Ripple marks preserved in Holyoke, Massachusetts.
Ripple marks preserved in Holyoke, Massachusetts. Smokeybjb/CC by-SA 3.0

Looking at the ripples can help researchers fill in a picture of that environment at a specific moment in time—even hundreds of millions of years ago. At his field-trip site in Massachusetts, Perron says, the ripple patterns aren’t too complicated. There are occasional tuning-fork-like splits, which seem to be correlated with periods of consistent waves and water depth. Judging by the shape and spacing of the ripples, Perron says, it was probably a pretty comfortable day when the dinosaurs left those tracks—not too windy, no pounding storm.

In addition to functioning as an type of ancient almanac, ripples can, alongside tracks, say something about dinosaur behavior. In a 2015 paper in the Bulletin of the Peabody Museum of Natural History, Patrick Getty, then a visiting geoscientist at the University of Connecticut, pointed to the orientation of ripples and tracks as evidence that the animals were skirting the shoreline instead of moving in or out of the water.
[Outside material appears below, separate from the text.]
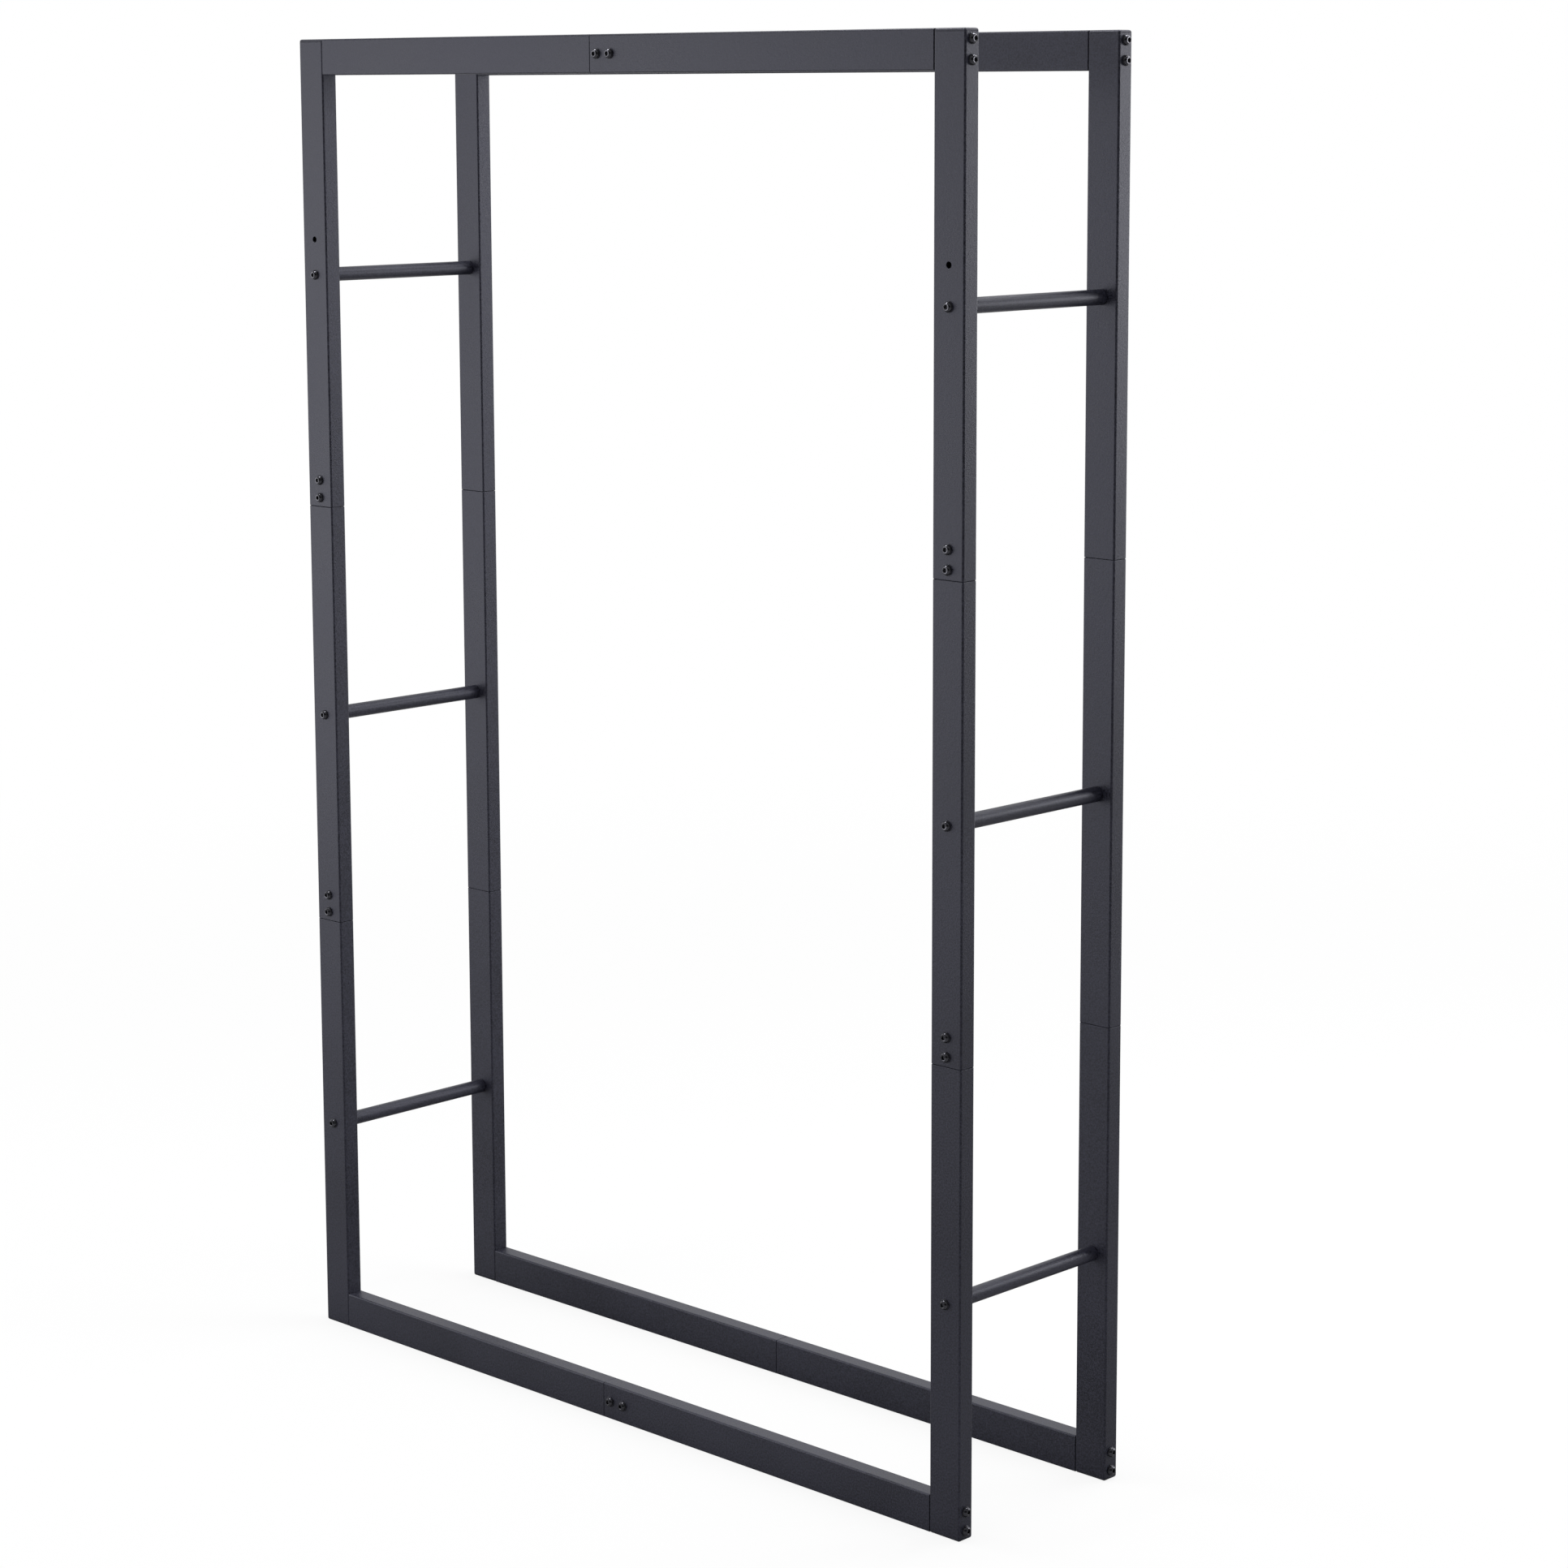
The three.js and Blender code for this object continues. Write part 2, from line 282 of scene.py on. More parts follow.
# %% Pale floor that keeps the shadow
FLOOR_HALF = 12.0
PAPER, SWEEP, SEEN = 0.27, 0.7, 0.65  # greys that light the rack, are mirrored and are seen
SWEEP_START, SWEEP_FULL = -0.5, -2.5  # metres forward, where the mirrored grey turns to SWEEP
GLOW = 0.86  # how much of what the camera sees by the rack is plain white
GLOW_START, GLOW_FULL = 1.0, 4.0  # metres from the rack's middle, where it turns all white


def new_material(name):
    """A material and its tree, emptied."""
    material = bpy.data.materials.new(name)
    material.use_nodes = True
    material.node_tree.nodes.clear()
    return material, material.node_tree


def blend(tree, factor, first, second):
    """A colour between two, each a colour of four numbers or a link."""
    settings = {"data_type": "RGBA"}
    return add(tree, "ShaderNodeMix", settings, {0: factor, 6: first, 7: second}, output=2)


def grey(level):
    return (level, level, level, 1)


def make_floor_paper():
    """Matt paper that is mixed with plain white where the camera looks at it."""
    material, tree = new_material("floor_paper")
    place = add(tree, "ShaderNodeTexCoord", output="Object")
    far = add(tree, "ShaderNodeVectorMath", {"operation": "LENGTH"}, {0: place}, "Value")
    glow = ease(tree, far, GLOW_START, GLOW_FULL, GLOW, 1.0)
    forward = distance_along(tree, place, direction_from(AZIMUTH))
    behind = ease(tree, forward, SWEEP_START, SWEEP_FULL, 0.0, 1.0)
    seen, glossy, passing = light_paths(tree)
    shade = blend(tree, glossy * behind, grey(PAPER), grey(SWEEP))
    shade = blend(tree, seen, shade, grey(SEEN))
    matt = add(tree, "ShaderNodeBsdfDiffuse", {}, {"Color": shade})
    white = add(tree, "ShaderNodeEmission", {}, {"Color": WHITE, "Strength": 1.0})
    shown = seen.most(passing) * glow
    mixed = add(tree, "ShaderNodeMixShader", {}, {0: shown, 1: matt, 2: white})
    add(tree, "ShaderNodeOutputMaterial", {}, {"Surface": mixed})
    return material


def make_floor(half):
    mesh = bpy.data.meshes.new("floor")
    corners = [(-half, -half, 0), (half, -half, 0), (half, half, 0), (-half, half, 0)]
    mesh.from_pydata(corners, [], [(0, 1, 2, 3)])
    mesh.materials.append(make_floor_paper())
    floor = bpy.data.objects.new("floor", mesh)
    scene.collection.objects.link(floor)


make_floor(FLOOR_HALF)
print("floor:", 2 * FLOOR_HALF, "m square")

# %% Four large soft lamps and two small ones overhead
LAMP_DISTANCE = 2.6  # from what a large lamp looks at
TOP_LAMP, TOP_RADIANCE = 0.45, 22.0


def soft_lamp(name, place, target, width, height, radiance):
    """A rectangular soft lamp. radiance is the brightness that a reflection of it has."""
    data = bpy.data.lights.new(name, "AREA")
    data.shape = "RECTANGLE"
    data.size, data.size_y = width, height
    data.energy = radiance * math.pi * width * height
    lamp = bpy.data.objects.new(name, data)
    lamp.location = place
    lamp.rotation_euler = (Vector(target) - Vector(place)).to_track_quat("-Z", "Y").to_euler()
    lamp.visible_camera = False
    scene.collection.objects.link(lamp)
    print(f"{name}: {data.energy:.0f} W")


# turn: degrees from the camera's side of the rack; slope: how steeply the lamp looks down; height:
# of what it looks at, over the floor
for name, turn, slope, height, size, radiance in (
    ("light_wall_left", -88, 0.0, 0.95, (1.60, 1.75), 2.2),
    ("light_wall_right", 98, 0.0, 1.42, (0.85, 1.00), 5.6),
    ("light_low_right", 115, 0.0, 0.50, (0.85, 0.85), 2.4),
    ("light_high_back", 120, 0.86, 1.00, (1.50, 1.20), 2.4),
):
    target = Vector((0, 0, height))
    away = direction_from(AZIMUTH + math.radians(turn), slope) * LAMP_DISTANCE
    soft_lamp(name, target + away, target, *size, radiance)
for name, place in (
    ("light_top_left", (-0.60, -0.35, 3.0)),
    ("light_top_back", (0.45, 0.55, 3.0)),
):
    soft_lamp(name, Vector(place), middle(cad_box), TOP_LAMP, TOP_LAMP, TOP_RADIANCE)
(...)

Perron doesn’t expect that the average visitor checking out the dino prints in Massachusetts will be as bowled over by the little crests and valleys, or see their value to a trained scientific eye. “Dinosaur footprints are pretty tough competition,” he says. But because the ripples are easy to see, well-preserved, and convex, people do notice them, says Josh Knox, a stewardship manager of the Trustees of Reservations, the nonprofit organization that looks after the site. This summer, artist Will Sillin installed a mural on a wall near the tracks and ripples, which depicts dinosaurs ambling along a shoreline hatched with ripples—a visual echo of the preserved tracks and ripples just below it.

The tracks are the stars that bring out the audience, but the ripples—which sometimes occur in layers, stacked atop each other like a geological flipbook—provide the backdrop to a scene 200 million years in the making. “Maybe we should rename the reservation Trace Ripple Fossil Reservation,” Knox jokes. “I don’t know if it’s as catchy.”